President Obama to deploy 1,200 more troops to the Mexico border; Mexican blogger Joaquin is pissed.

I’ve been reflecting on the ways in which the United States has responded to the traditional migration patterns of indigenous families and individuals of the Americas. The obvious to state is that I am extremely frustrated by the audacity of the US to force the descendants of these lands to recognize the USA government’s imagined “border” that exists between the US and Mexico. Beyond my frustration, however, I wonder- how is civil society responding to a State government, like Arizona, taking this international, human rights matter into their own hands? How is civil society responding to the failure of the Federal government to create a treaty that honors the daughters and sons of the Americas? How is civil society responding to the abandonment by the United Nations of the most vulnerable people in this hemisphere?

In March 2010, hundreds of thousands of Latinos, a large contingent of civil society, descended upon the mall on Capitol Hill in Washington, D.C. to send a message to the President and Congress that the children of the Americas are here and we demand recognition. Absent from the immigration rights rally were African Americans, the Lesbian, Gay, Bisexual and Transgendered communities and the environmental movements. Before I continue, I must recognize the very few, daring, powerful Queer groups that were present in solidarity, like GLOBE and PRYDE of Make the Road New York. Groups like these, however, struggle within their own communities for their intersectional politics to be recognized.

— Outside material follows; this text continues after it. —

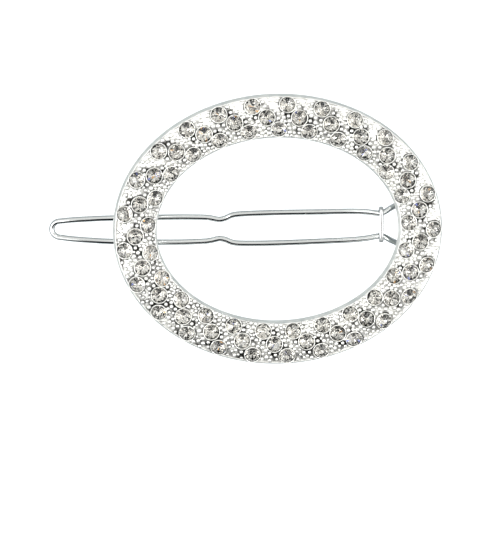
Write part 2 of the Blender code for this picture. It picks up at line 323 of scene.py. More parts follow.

Why weren’t there more African Americans at the immigration rally, supporting the familiar fight against discrimination and oppression by the laws of the US government?

I recently had a conversation with my friend Tamara, a self-identified African-American lesbian woman from Baltimore. I was explaining to her how I don’t claim Chicago as the place I am from, even though that is the city where I was born and spent many of my years growing up. I explained that all throughout my life, I traveled with my family to Mexico to visit my large, deeply rooted, extended family. I explained how papa would send a lot of money back so that his parents could invest in equipment to farm more efficiently and have electricity in remote areas. His investments back home are common among Latinos living in the US. The money acquired here goes back to help create infrastructure and stimulate the economy.

In response to me, Tamara said, “I can only go as far back as Baltimore. I know my people were African. I know I got some Native blood in me. Some European blood in me. But I can’t trace it back. I can only trace it to Baltimore.”

I have heard a similar story from many African Americans. For me, this explains why many policitized African Americans take an integrative approach to change and become a-part-of and step into leadership within the systems in the US that already exist. To me, this also explains some of the roots and philosophies of Hip-Hop – a language that’s about plural meanings and a culture about claiming one’s liberation, always reinventing itself to escape the captive hold of the oppressor.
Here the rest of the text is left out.